* **GIVEN EXERCISE**: Restate, word for word, all of the material shown below.
======== GIVEN ENTRIES
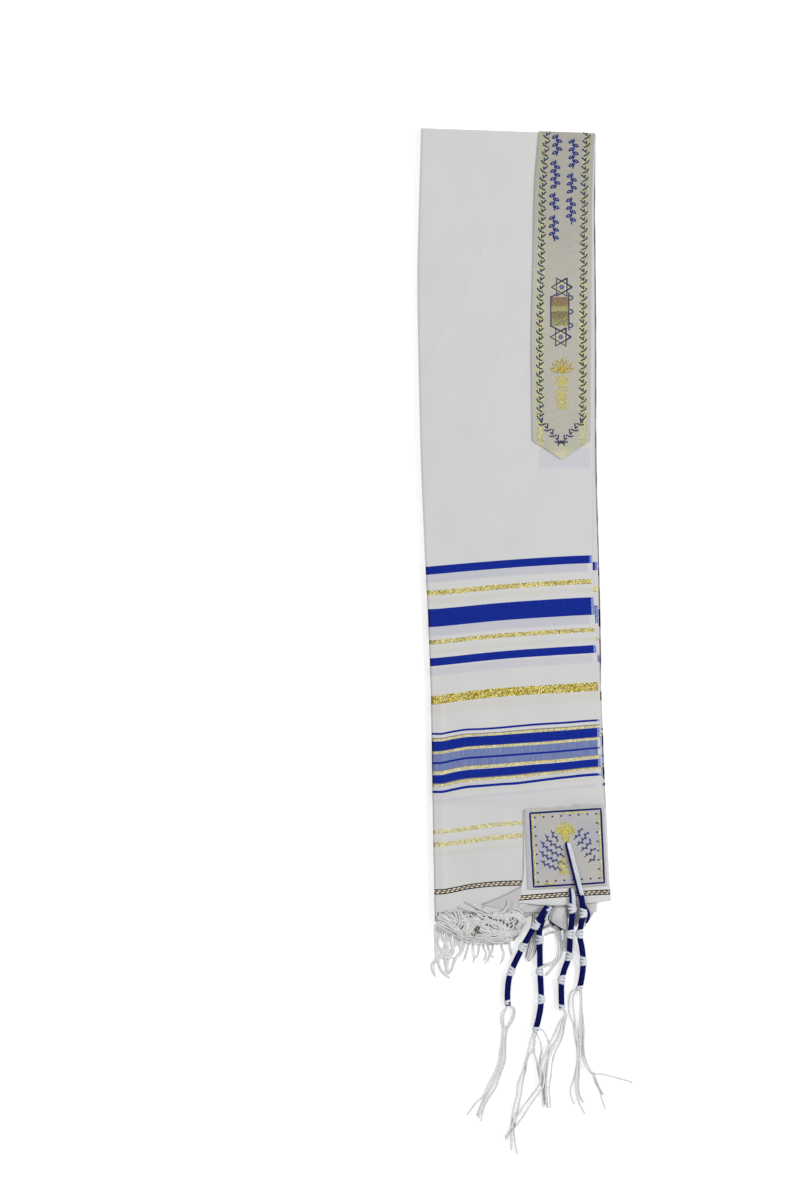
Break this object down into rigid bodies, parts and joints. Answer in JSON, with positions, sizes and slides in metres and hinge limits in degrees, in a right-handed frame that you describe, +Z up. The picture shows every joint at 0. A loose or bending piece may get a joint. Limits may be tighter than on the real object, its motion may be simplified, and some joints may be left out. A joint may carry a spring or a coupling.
{
  "type": "folded tallit prayer shawl",
  "caption": "White woven prayer shawl with blue and gold stripes, neckband, corner patch and knotted corner fringes, folded flat.",
  "frame": {"origin": "centre of the folded shawl's box, on the surface it lies on", "axes": "+Y along the folded length towards the top fold, +X towards the free edges, +Z up from the surface"},
  "size_m": [0.2362, 1.1277, 0.0184],
  "materials": {
    "cloth": "plain weave, matt, with woven blue and metallic gold stripes",
    "neckband": "jacquard band, slightly lustrous",
    "patch": "satin weave",
    "tzitzit": "wound yarn, matt",
    "fringe": "twisted yarn, matt"
  },
  "bodies": {
    "root": {"front_panel": "cloth", "second_ply": "cloth", "folded_layers": "cloth", "front_corner": "cloth", "hem_curl": "cloth", "neckband": "neckband", "corner_patch": "patch", "tzitzit_1": "tzitzit", "tzitzit_2": "tzitzit", "tzitzit_3": "tzitzit", "tzitzit_4": "tzitzit", "fringe_front": "fringe", "fringe_under": "fringe", "fringe_mid": "fringe", "fringe_right": "fringe"}
  },
  "joints": []
}
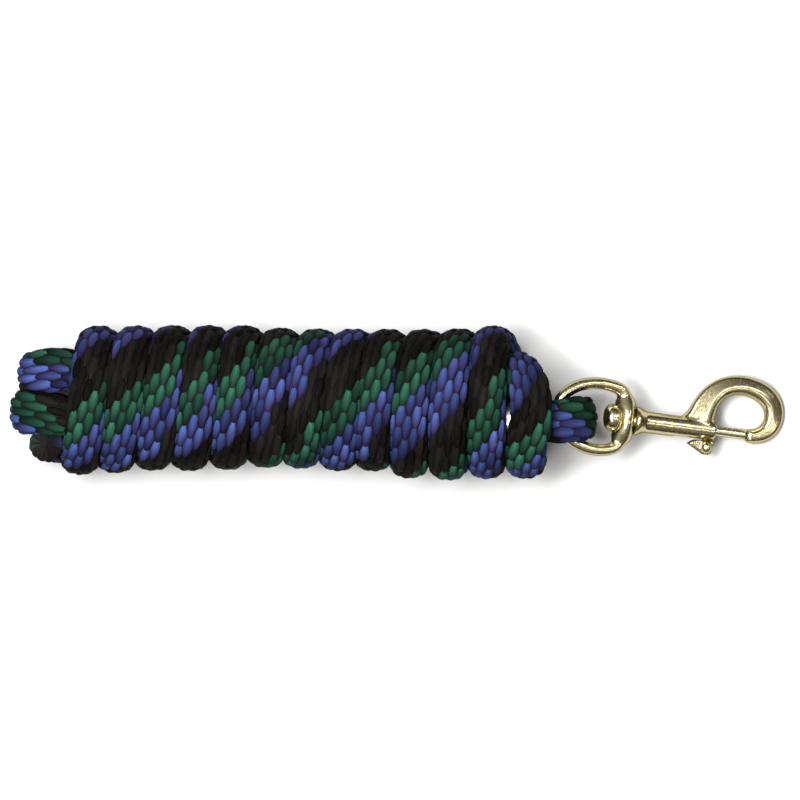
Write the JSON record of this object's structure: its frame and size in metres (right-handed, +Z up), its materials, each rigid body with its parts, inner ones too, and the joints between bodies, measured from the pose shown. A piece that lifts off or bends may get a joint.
================
* **TASK OUTPUT**:
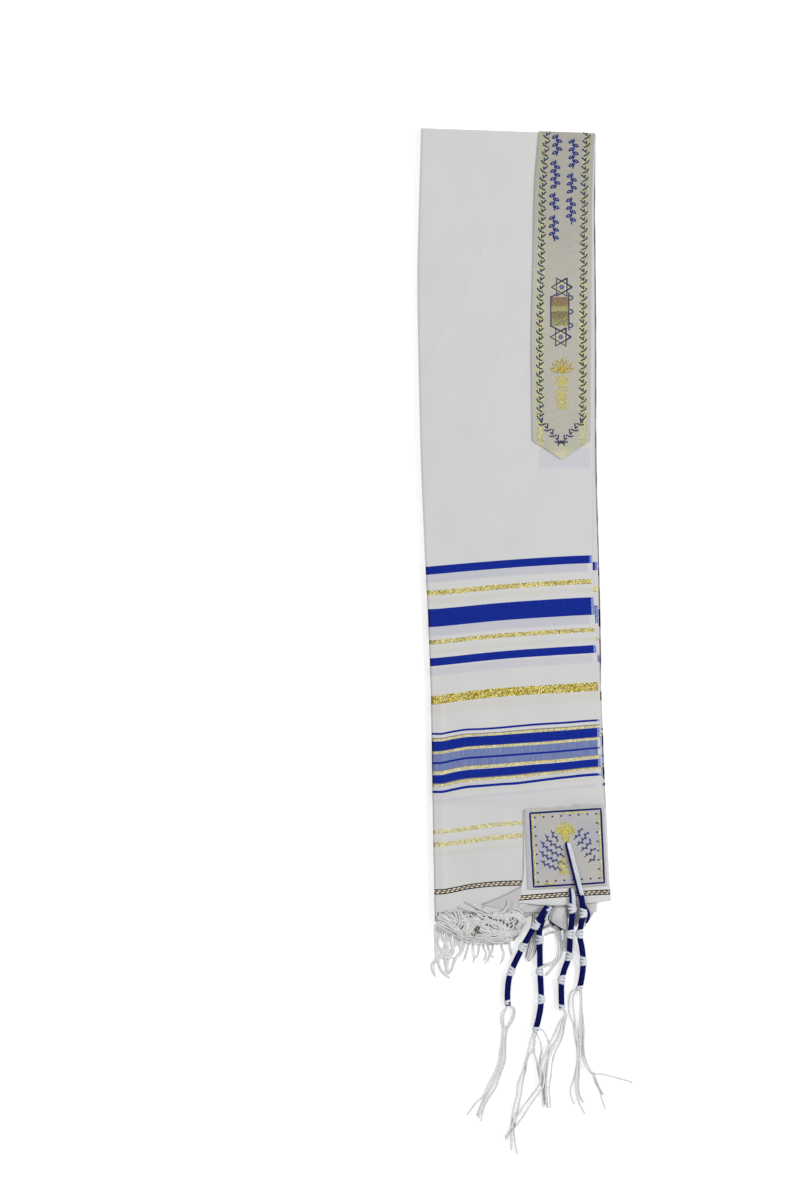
Break this object down into rigid bodies, parts and joints. Answer in JSON, with positions, sizes and slides in metres and hinge limits in degrees, in a right-handed frame that you describe, +Z up. The picture shows every joint at 0. A loose or bending piece may get a joint. Limits may be tighter than on the real object, its motion may be simplified, and some joints may be left out. A joint may carry a spring or a coupling.
{
  "type": "folded tallit prayer shawl",
  "caption": "White woven prayer shawl with blue and gold stripes, neckband, corner patch and knotted corner fringes, folded flat.",
  "frame": {"origin": "centre of the folded shawl's box, on the surface it lies on", "axes": "+Y along the folded length towards the top fold, +X towards the free edges, +Z up from the surface"},
  "size_m": [0.2362, 1.1277, 0.0184],
  "materials": {
    "cloth": "plain weave, matt, with woven blue and metallic gold stripes",
    "neckband": "jacquard band, slightly lustrous",
    "patch": "satin weave",
    "tzitzit": "wound yarn, matt",
    "fringe": "twisted yarn, matt"
  },
  "bodies": {
    "root": {"front_panel": "cloth", "second_ply": "cloth", "folded_layers": "cloth", "front_corner": "cloth", "hem_curl": "cloth", "neckband": "neckband", "corner_patch": "patch", "tzitzit_1": "tzitzit", "tzitzit_2": "tzitzit", "tzitzit_3": "tzitzit", "tzitzit_4": "tzitzit", "fringe_front": "fringe", "fringe_under": "fringe", "fringe_mid": "fringe", "fringe_right": "fringe"}
  },
  "joints": []
}
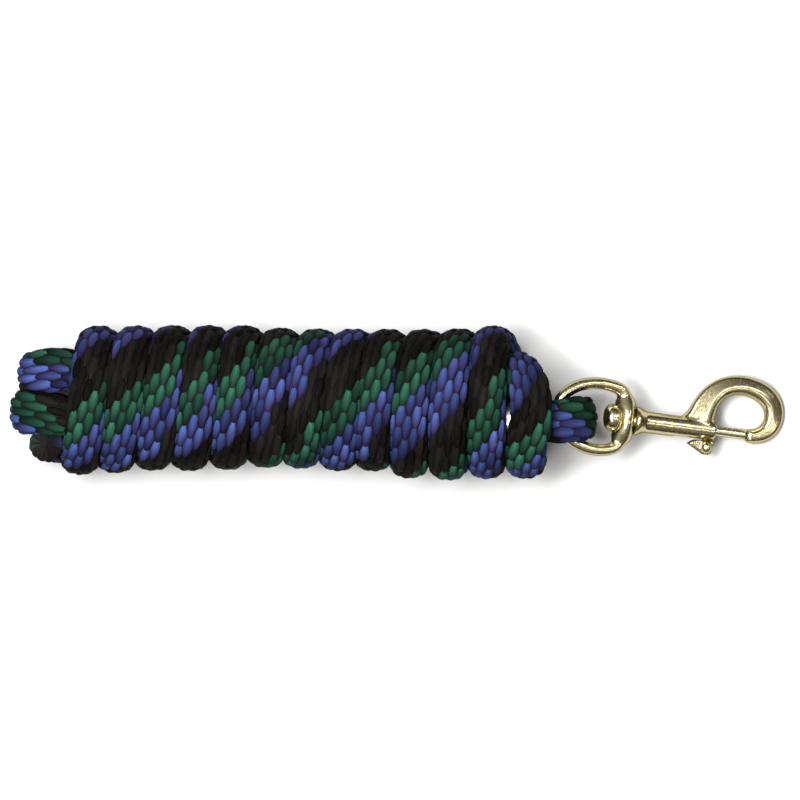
Write the JSON record of this object's structure: its frame and size in metres (right-handed, +Z up), its materials, each rigid body with its parts, inner ones too, and the joints between bodies, measured from the pose shown. A piece that lifts off or bends may get a joint.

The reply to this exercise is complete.